言語:日本語、公開:1984(昭和59)年、製作国:日本、
時間:128分、監督:舛田利雄、出演者:橋爪淳、堤大二郎、丹波哲郎、早見優
飛行機をテーマにした戦争映画って多いですね。この映画も昭和14年の零戦の黎明期から昭和20年の終戦で役目を終えるまで、一人の飛行士とその親友の整備兵を通して話は展開していきます。物語は実話がベースになっているようです。
昭和14年、横須賀海兵団に入団した飛行兵の浜田正一(左・堤大二郎)とその親友の整備兵、水島国夫(右・橋爪淳)。
殴られるのが嫌で2人で家に逃げ帰ろうとしたところを、上官に見つかってしまいます。
その後上官の下川大尉(左・加山雄三)に格納庫で試作段階の零戦を見せられ、これに乗ってみたくはないかとに誘われて逃亡を踏みとどまります。
脱走を大目に見てくれるとは良い上官でした。海軍では上陸で休暇を取った際、遅刻したら半殺しの目にあったとか、それが嫌で首をくくったという例までありますから・・・。
昭和18年4月、い号作戦にあたり、山本五十六(中央・丹波哲郎)がラバウルに視察にやって来ました。いつものように一人だけ二種(白)を着ています。
ラバウルに駐在し、エースパイロットとして名を馳せていた浜田(中央)は、山本五十六の護衛機に搭乗することになります。この人顔が水泳の北島さんに似ていますね。
水泳金メダリスト・北島康介さん
護衛6機と一式陸攻で視察に出かけた山本長官一行は、ブーゲンビル島に差し掛かったところ、暗号を解読して待ち伏せしていた米軍機に撃墜されました。初めて三種軍装(青褐色)を着た長官はこの日が命日になってしまいました。
上の画像は映画のせいか長官の背中の傷はこの程度ですが、人間が実際に機銃にやられると、腕や頭が丸ごと吹っ飛ぶなど、悲惨な状態になるそうです。つまり飛行機の機銃掃射は人間を撃つものではなく、飛行機を破壊するためのものだからです。
そのため山本五十六の遺体は発見された時はきれいな状態だったため、飛行機墜落後も実は生存していたのではないかという説が現在も囁かれています。
生還した山本長官の護衛機のパイロットたち。うなだれる彼らに上官(中央の三種軍衣)の決意が響きます。
「海軍には海軍の出処進退の伝統がある。咎めはないが、俺たちの進むべき道ははっきり決まっとる。生きている限り、内地の土は踏めんという覚悟はしておけ!」
こうして護衛機の生存組は毎日出撃を命じられることになります。実際にミッドウェー海戦では上層部は失敗を下士官兵に押し付け、生き残り組は激戦地に送り込まれるという海軍の伝統を強いられています。

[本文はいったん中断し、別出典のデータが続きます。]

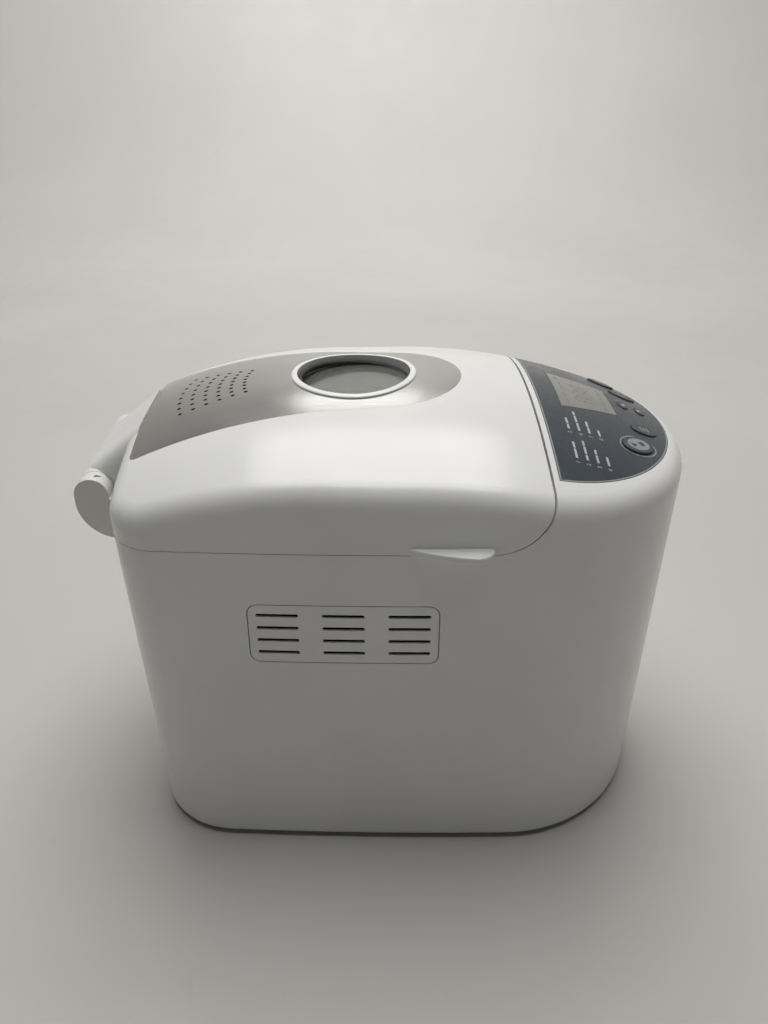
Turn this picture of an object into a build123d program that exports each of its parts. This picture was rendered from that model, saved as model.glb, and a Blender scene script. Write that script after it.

毎日死にに行く覚悟の出撃なので、パイロットのストレスも大変なものです。
一方米軍パイロットは、ある程度の回数か期間を勤務した後は、前線をローテーションで後方と交替し、勤め上げた者は米国本土で休養を取ることが出来ました。ローテーションも3交替ほどで回していたようです。毎日の出撃で疲弊していた日本軍とはえらい違いです。
浜田はある日とうとう被弾して火だるまになり、零戦ごと墜落して生き残ったが、負傷して後遺症が残ってしまいました。彼は療養のため内地へ帰還します。
使い捨ての様にボロボロにされても、なお日本で飛行士に復帰しようとする浜田兵曹(右)。それを見た親友の水島整備兵(左)は、知り合った吉川静子(中央・早見優)に頼み込み、浜田を前線に行かせないよう一計を案じます。
映画は昭和20年8月15日の終戦で終わります。最後に不要になった零戦を、ねぎらいの意味も込めて燃やしてしまいます。いつもそうですが、終戦の場面は糸の切れた凧のようにわびしいものです。
まさかこのためタイトルが「零戦燃ゆ」なのではないと思いますが、零戦が活躍した時代という意味も題名に込められているのでしょう。
この映画と同時代に作られた「連合艦隊」(1981年)は悲壮感が漂っていたのに比べ、音楽も陽気な感じで、なぜか明るめな印象のある映画でした。
何故かと思ったのですが、「金ピカの80年代」と言われる時代真っただ中の1984年に作られたので、映画の雰囲気も勢い時代に引きずられたのかもと思いました。